The whole idea of the system is to train a model to reconstruct its own input. More concretely, the system takes an input sentence in a given language, encode it using the shared encoder, and reconstruct the original sentence using the decoder of that language. That’s why we have two decoders for each language.

But this training procedure is essentially a trivial copying task. And it’s highly probable that our model could just blindly copy elements from the input sequence without gaining any real knowledge. In order to avoid that, they used denoising. Denoising is the process of applying a noise function on the input. They used two different noise functions:

  • Shuffling: They shuffle the input sentence where a word at position $i$ can’t be further than either $i - k$ or $i + k$ where they found out that $k = 3$ is a good value.

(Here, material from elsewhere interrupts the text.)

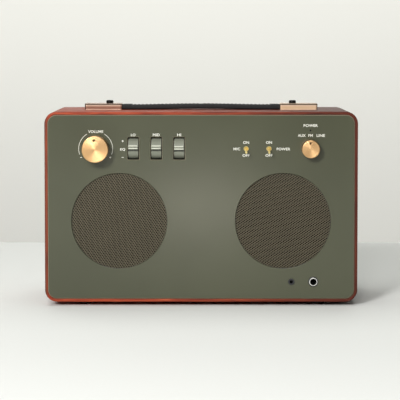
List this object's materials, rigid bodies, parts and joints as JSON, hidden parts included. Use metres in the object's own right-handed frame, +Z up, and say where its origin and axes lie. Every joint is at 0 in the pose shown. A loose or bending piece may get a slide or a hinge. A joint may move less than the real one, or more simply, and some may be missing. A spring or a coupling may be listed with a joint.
{
  "type": "stereo amplifier speaker",
  "caption": "Wooden table-top stereo amplifier with a metal control panel, round perforated grilles, brass knobs, tone rollers, toggle switches, front jacks and a leather strap handle.",
  "frame": {"origin": "middle of the footprint on the surface that the feet stand on", "axes": "+Z up, -Y out of the front panel, +X to the right seen from the front"},
  "size_m": [0.34, 0.1668, 0.2219],
  "materials": {
    "walnut": "open-grained red-brown veneer, satin lacquer",
    "fibreboard": "raw fibreboard",
    "olive_panel": "brushed, olive-green lacquer",
    "grille_steel": "perforated, dark powder coat",
    "black_cloth": "thin acoustic cloth",
    "black_board": "black textured board",
    "black_screw": "black oxide",
    "black_plate": "black satin plate",
    "black_plastic": "moulded",
    "socket_steel": "plated",
    "rubber": "soft foot",
    "driver_frame": "black pressed steel",
    "ferrite": "ferrite ring",
    "plated_steel": "zinc plated",
    "paper_cone": "pressed paper",
    "coil_former": "former with copper wire",
    "suspension_cloth": "treated cloth",
    "control_body": "pressed cover",
    "brass_knob": "spun face, knurled edge",
    "grey_roller": "satin grey",
    "gold_switch": "gold plated",
    "black_lens": "smoked lens",
    "chrome_ring": "bright",
    "circuit_board": "green resist",
    "heatsink_aluminium": "black anodised",
    "capacitor_can": "sleeved can",
    "transformer_iron": "laminated core",
    "brass_cap": "polished",
    "strap_leather": "black grained"
  },
  "bodies": {
    "cabinet": {"av_socket": "socket_steel", "board_capacitors": "capacitor_can", "board_spacers": "plated_steel", "cabinet_wrap": "walnut", "driver_screws": "black_screw", "eq_bracket": "plated_steel", "eq_pots": "control_body", "feet": "rubber", "foot_screws": "black_screw", "front_baffle": "fibreboard", "front_panel": "olive_panel", "grille_cloths": "black_cloth", "handle_screws": "black_screw", "heatsink": "heatsink_aluminium", "left_basket": "driver_frame", "left_grille": "grille_steel", "left_handle_cap": "brass_cap", "left_strap_end": "strap_leather", "left_suspension": "suspension_cloth", "line_jack": "black_plastic", "magnet_plates": "plated_steel", "main_board": "circuit_board", "mains_inlet": "black_plastic", "mic_jack": "black_plastic", "mic_jack_ring": "chrome_ring", "mic_jack_washer": "black_plastic", "panel_nuts": "plated_steel", "power_led": "black_lens", "rca_sockets": "socket_steel", "rear_cleats": "fibreboard", "rear_io_plate": "black_plate", "rear_panel": "black_board", "rear_screws": "black_screw", "right_basket": "driver_frame", "right_grille": "grille_steel", "right_handle_cap": "brass_cap", "right_strap_end": "strap_leather", "right_suspension": "suspension_cloth", "ring_magnets": "ferrite", "selector_switch": "control_body", "supply_board": "circuit_board", "toggle_bodies": "gold_switch", "transformer": "transformer_iron", "volume_pot": "control_body"},
    "volume_dial": {"volume_knob": "brass_knob", "volume_shaft": "plated_steel"},
    "selector_dial": {"selector_knob": "brass_knob", "selector_shaft": "plated_steel"},
    "eq_low": {"eq_low_wheel": "grey_roller"},
    "eq_mid": {"eq_mid_wheel": "grey_roller"},
    "eq_high": {"eq_high_wheel": "grey_roller"},
    "mic_toggle": {"mic_toggle_lever": "gold_switch"},
    "power_toggle": {"power_toggle_lever": "gold_switch"},
    "left_cone_body": {"left_cone": "paper_cone", "left_voice_coil": "coil_former"},
    "right_cone_body": {"right_cone": "paper_cone", "right_voice_coil": "coil_former"},
    "handle": {"handle_grip": "strap_leather"}
  },
  "joints": [
    {"name": "volume_turn", "type": "hinge", "parent": "cabinet", "child": "volume_dial", "pos_m": [-0.1144, -0.06655, 0.1715], "axis": [0, 1, 0], "range_deg": [-135, 135]},
    {"name": "selector_turn", "type": "hinge", "parent": "cabinet", "child": "selector_dial", "pos_m": [0.1184, -0.06655, 0.1715], "axis": [0, 1, 0], "range_deg": [-35, 35]},
    {"name": "eq_low_roll", "type": "hinge", "parent": "cabinet", "child": "eq_low", "pos_m": [-0.0737, -0.05505, 0.1718], "axis": [-1, 0, 0], "range_deg": [-36, 36]},
    {"name": "eq_mid_roll", "type": "hinge", "parent": "cabinet", "child": "eq_mid", "pos_m": [-0.0487, -0.05505, 0.1718], "axis": [-1, 0, 0], "range_deg": [-36, 36]},
    {"name": "eq_high_roll", "type": "hinge", "parent": "cabinet", "child": "eq_high", "pos_m": [-0.0239, -0.05505, 0.1718], "axis": [-1, 0, 0], "range_deg": [-33, 36]},
    {"name": "mic_toggle_flip", "type": "hinge", "parent": "cabinet", "child": "mic_toggle", "pos_m": [0.0487, -0.06655, 0.1715], "axis": [-1, 0, 0], "range_deg": [0, 32]},
    {"name": "power_toggle_flip", "type": "hinge", "parent": "cabinet", "child": "power_toggle", "pos_m": [0.0735, -0.06655, 0.1715], "axis": [-1, 0, 0], "range_deg": [0, 32]},
    {"name": "left_cone_stroke", "type": "slide", "parent": "cabinet", "child": "left_cone_body", "axis": [0, -1, 0], "range_m": [-0.0025, 0.0025], "stiffness_N_per_m": 800, "deforming": ["left_suspension"]},
    {"name": "right_cone_stroke", "type": "slide", "parent": "cabinet", "child": "right_cone_body", "axis": [0, -1, 0], "range_m": [-0.0025, 0.0025], "stiffness_N_per_m": 800, "deforming": ["right_suspension"]},
    {"name": "handle_lift", "type": "slide", "parent": "cabinet", "child": "handle", "axis": [0, 0, 1], "range_m": [0, 0.018], "deforming": ["left_strap_end", "right_strap_end"]}
  ]
}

  • Dropping: They drop every word in the input sequence by a probability of $p = 0.1$

This way, the system needs to learn about the internal structure of the languages involved to be able to recover the correct word order. At the same time, by discouraging the system to rely too much on the word order of the input sequence.

Cross-domain Translation

The second objective is to constrain the model to be able to map an input sentence from a the language $\ell_{1}$ to $\ell_{2}$ and vice versa. The principle can be summarized in the following steps:

  • We will use an earlier version of the model, denoted $M$, to generate a translation $y$ of a given sentence $x$.

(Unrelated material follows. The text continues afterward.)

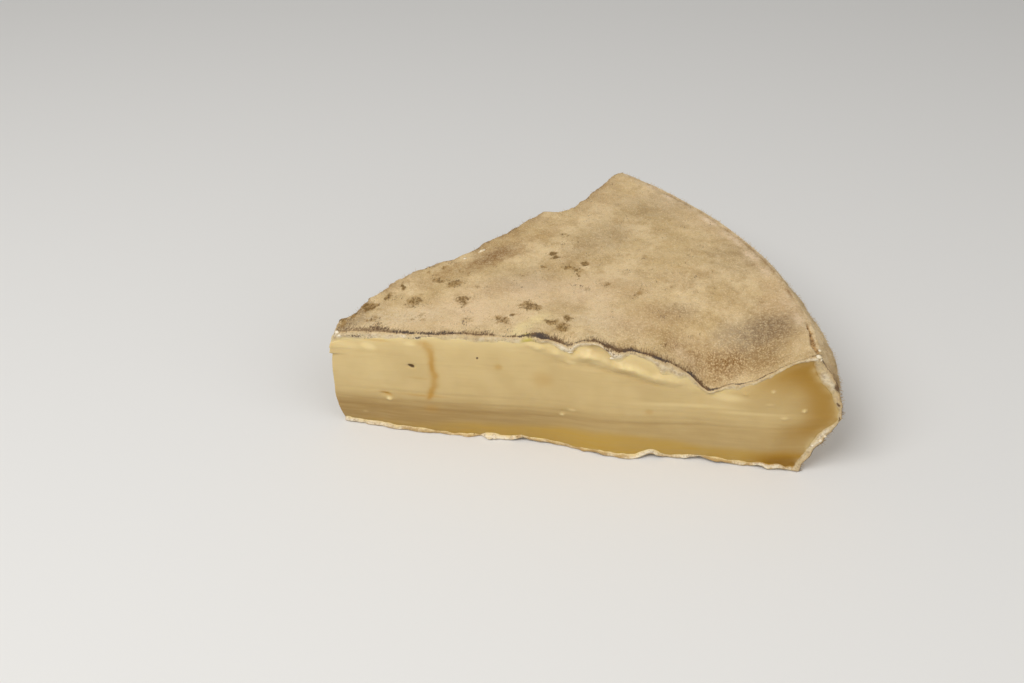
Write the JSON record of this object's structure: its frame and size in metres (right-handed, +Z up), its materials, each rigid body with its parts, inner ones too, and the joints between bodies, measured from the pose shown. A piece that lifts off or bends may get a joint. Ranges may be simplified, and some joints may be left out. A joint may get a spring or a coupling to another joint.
{
  "type": "saint-nectaire cheese wedge",
  "caption": "Wedge of soft-ripened cheese cut from a low round wheel, with a thin mottled mould rind above, below and round the rim and smooth pale paste on its cut faces.",
  "frame": {"origin": "on the plane the wedge rests on, under the middle of its bounding box", "axes": "+X along the front cut from the tip to the rim wall, -Y out of the front cut face, +Z up out of the top rind"},
  "size_m": [0.1284, 0.0932, 0.0367],
  "materials": {
    "rind": "dry velvety mould rind, mottled grey, beige and gold, with olive-brown specks",
    "paste": "smooth moist ivory-yellow paste with a soft gloss and fine knife streaks"
  },
  "bodies": {
    "root": {"cheese_wedge": "rind"}
  },
  "joints": []
}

  • Then, this translation $y$ will be denoised using our denoising functions (discussed in the last part) to get a corrupted version of the translation $C\left( y \right)$.

  • This corrupted version $C\left( y \right)$ will be inserted as input to the current version of the model and the model will try to reconstruct $x$ from $C\left( y \right)$.

Adversarial Training

To boost performance, they created another neural network, which we will refer to as the discriminator, to classify between the encoding of source sentences and the encoding of target sentences.

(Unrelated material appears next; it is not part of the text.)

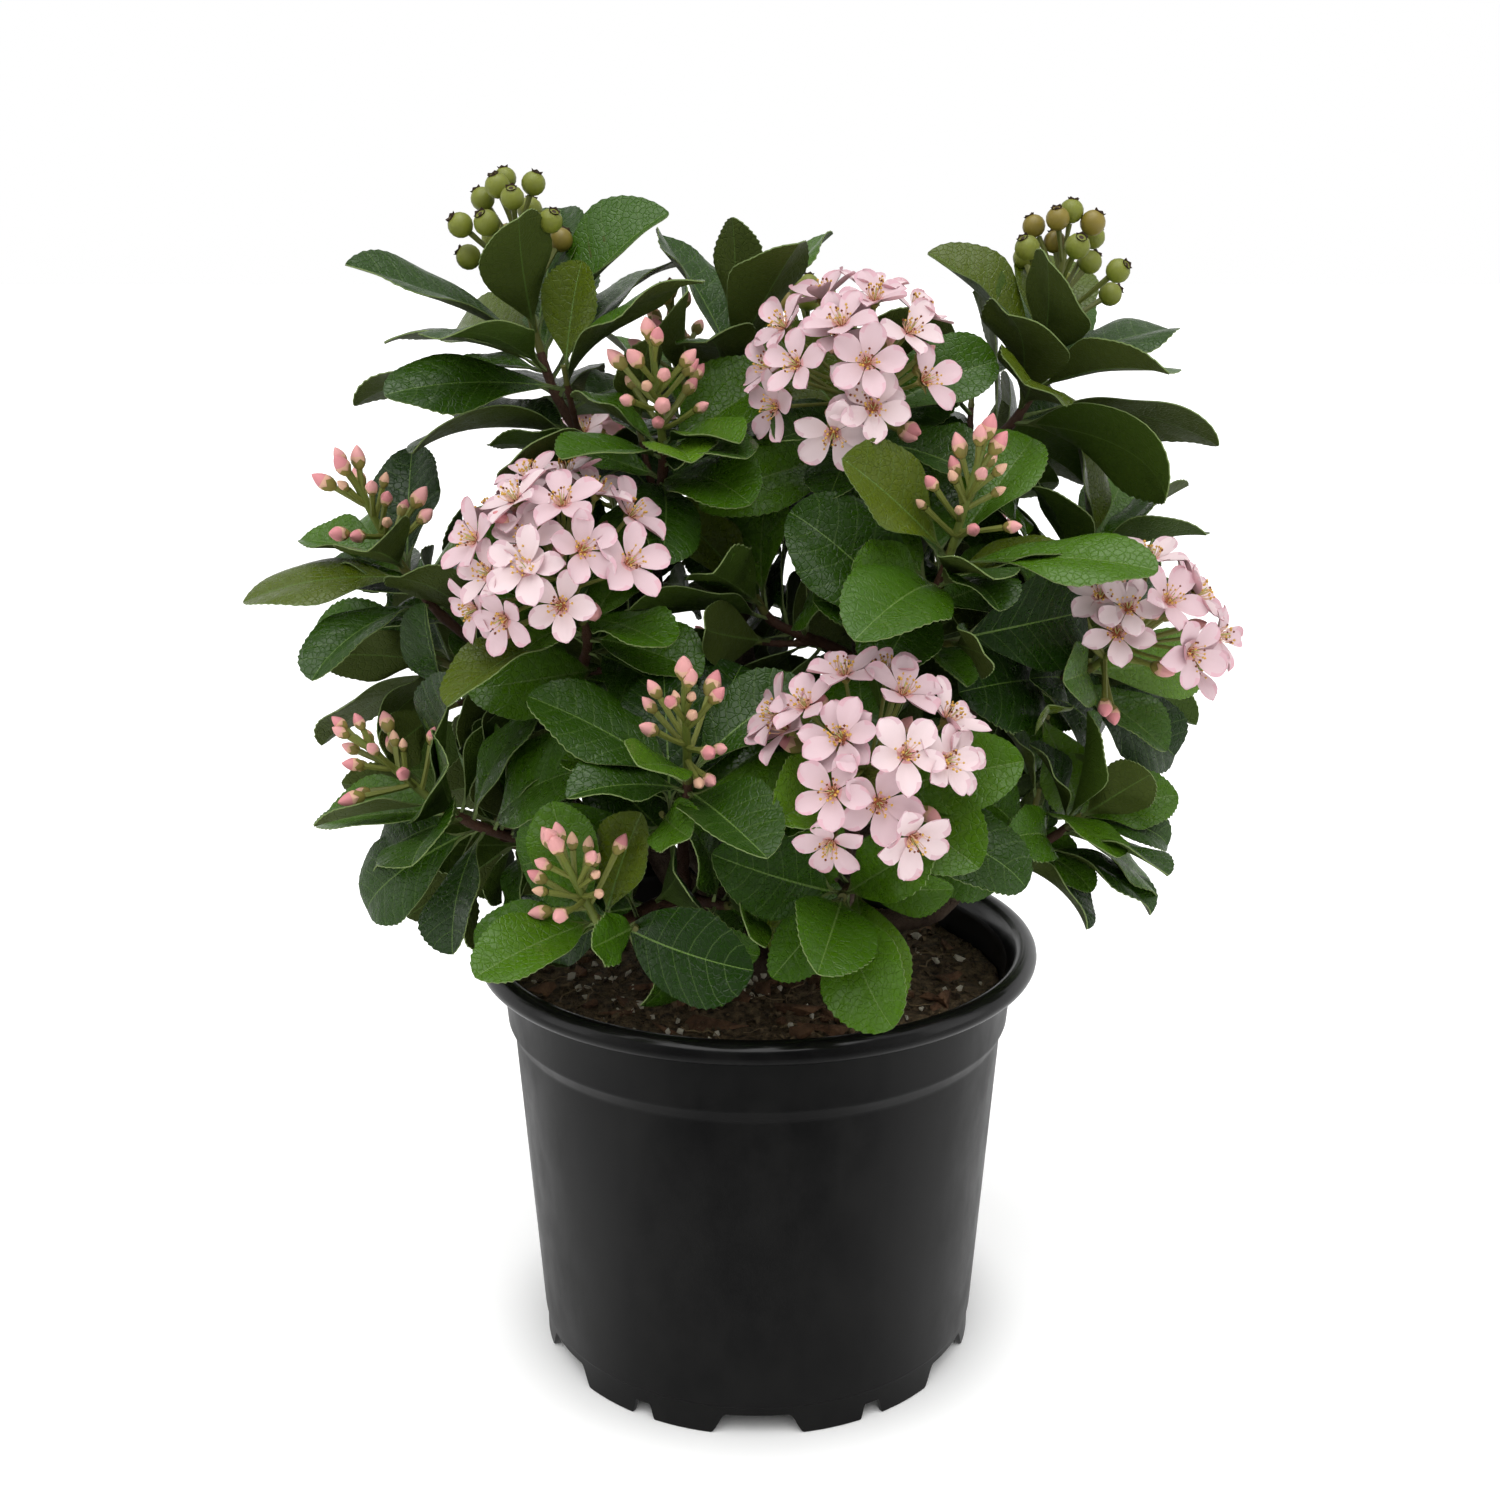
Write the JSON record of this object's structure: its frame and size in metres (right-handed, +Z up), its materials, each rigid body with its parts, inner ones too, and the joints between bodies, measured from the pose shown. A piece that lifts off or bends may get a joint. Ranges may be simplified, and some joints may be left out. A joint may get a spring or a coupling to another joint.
{
  "type": "potted indian hawthorn",
  "caption": "Evergreen Indian hawthorn shrub with leathery leaf whorls, pink blossom, buds and green berries, growing from a short trunk in a round black nursery pot filled with potting mix.",
  "frame": {"origin": "on the floor at the centre of the pot's foot, on the pot's axis, which is also the centre of the plant's bounding box in plan", "axes": "+Z up along the pot's axis and the plant's height, -Y towards the plant's front, +X to the right seen from the front"},
  "size_m": [0.278, 0.2253, 0.3449],
  "materials": {
    "black_plastic": "black moulded nursery pot plastic with a soft sheen",
    "potting_mix": "moist dark potting mix of fine bark, peat and perlite",
    "bark": "thin red-brown bark with fine ridges",
    "foliage": "glossy dark evergreen leaves, with pink petals and buds and olive-green berries"
  },
  "bodies": {
    "root": {"pot": "black_plastic", "potting_mix": "potting_mix", "trunk": "bark", "bough_back": "bark", "bough_back_left": "bark", "bough_back_right": "bark", "bough_far_right": "bark", "bough_front": "bark", "bough_front_left": "bark", "bough_left": "bark", "bough_low_back": "bark", "bough_low_left": "bark", "bough_low_right": "bark", "bough_right": "bark", "bough_top_left": "bark", "bough_top_right": "bark", "berries_back": "foliage", "berries_left": "foliage", "berries_right": "foliage", "blossom_back_left": "foliage", "blossom_back_right": "foliage", "blossom_front": "foliage", "blossom_left": "foliage", "blossom_right": "foliage", "blossom_top": "foliage", "buds_back_low": "foliage", "buds_back_right": "foliage", "buds_back_top": "foliage", "buds_far_left": "foliage", "buds_front": "foliage", "buds_low_left": "foliage", "buds_middle": "foliage", "buds_right": "foliage", "buds_top": "foliage", "leaves_back_left": "foliage", "leaves_back_low_left": "foliage", "leaves_back_right": "foliage", "leaves_far_right": "foliage", "leaves_front": "foliage", "leaves_left": "foliage", "leaves_low_back": "foliage", "leaves_low_front": "foliage", "leaves_low_left": "foliage", "leaves_low_right": "foliage", "leaves_low_side": "foliage", "leaves_middle": "foliage", "leaves_top": "foliage"}
  },
  "joints": []
}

The discriminator is a multilayer perceptron with three hidden layers of size 1024, Leaky-ReLU activation functions and an output logistic unit. The discriminator is trained using RMSProp with a learning rate of 0.0005.

The discriminator operates on the output of the encoder , which is a sequence of latent vectors $Z$ and produces a binary prediction about the language of the encoder input sentence.

Final Objective Function

The final objective function at one iteration of our learning algorithm is thus:

\[\mathcal{L}\left( \theta_{\text{enc}},\ \theta_{\text{dec}},\ Z \right) = \lambda_{\text{auto}}\left\lbrack \mathcal{L}_{\text{auto}}\left( \theta_{\text{enc}},\ \theta_{\text{dec}},\ Z,\ src \right) \\ + \mathcal{L}_{\text{auto}}\left( \theta_{\text{enc}},\ \theta_{\text{dec}},\ Z,\ tgt \right) \right\rbrack \\ + \lambda_{\text{cd}}\left\lbrack \mathcal{L}_{\text{cd}}\left( \theta_{\text{enc}},\ \theta_{\text{dec}},\ Z,\ src,\ tgt \right) \\ + \mathcal{L}_{\text{cd}}\left( \theta_{\text{enc}},\ \theta_{\text{dec}},\ Z,\ src,\ tgt \right) \right\rbrack \\ + \lambda_{\text{adv}}\left\lbrack \mathcal{L}_{\text{adv}}\left( \theta_{\text{enc}},\ Z \middle| \theta_{D} \right) \right\rbrack\]

Where:

  • $\mathcal{L}_{\text{auto}}$ is the auto-encoding loss function; where $\widehat{x}\sim d\left( e\left( C\left( x \right),\ \ell \right),\ \ell \right)$ means that $\widehat{x}$ is a reconstruction of the corrupted version of $x$. And $\mathrm{\Delta}\left( \widehat{x},\ x \right)$ is the sum of token-level cross-entropy losses:
\[\mathcal{L}_{\text{auto}}\left( \theta_{\text{enc}},\ \theta_{\text{dec}},\ Z,\ \ell \right) = \mathbb{E}_{x\sim D_{\ell},\ \widehat{x}\sim d\left( e\left( C\left( x \right),\ \ell \right),\ \ell \right)}\left\lbrack \mathrm{\Delta}\left( \widehat{x},\ x \right) \right\rbrack\]
  • $\mathcal{L}_{\text{cd}}$ is the cross-domain translation loss function:
\[\mathcal{L}_{\text{cd}}\left( \theta_{\text{enc}},\ \theta_{\text{dec}},\ Z,\ \ell_{1},\ \ell_{2} \right) = \mathbb{E}_{x\sim D_{\ell_{1}},\ \widehat{x}\sim d\left( e\left( C\left( M\left( x \right) \right),\ \ell_{2} \right),\ \ell_{1} \right)}\left\lbrack \mathrm{\Delta}\left( \widehat{x},\ x \right) \right\rbrack\]
  • $\mathcal{L}{\text{adv}}$ is the adversarial loss function where $e\left( x{i},\ell_{i} \right)$ is the output of the encoder and $p_{D}$ is the discriminator output which is either $0$ or $1$:
\[\mathcal{L}_{\text{adv}}\left( \theta_{\text{enc}},\ \text{Z\ } \middle| \ \theta_{D} \right) = - \mathbb{E}_{\left( x_{i},\ \ell_{i} \right)}\left\lbrack \log\left( p_{D}\left( \ell_{i} \middle| e\left( x_{i},\ell_{i} \right) \right) \right) \right\rbrack\]
  • $\lambda_{\text{audo}},\ \lambda_{\text{cd}},\ \lambda_{\text{adv}}$ are hyper-parameters weighting the importance of the auto-encoding, cross-domain translation and adversarial loss respectively.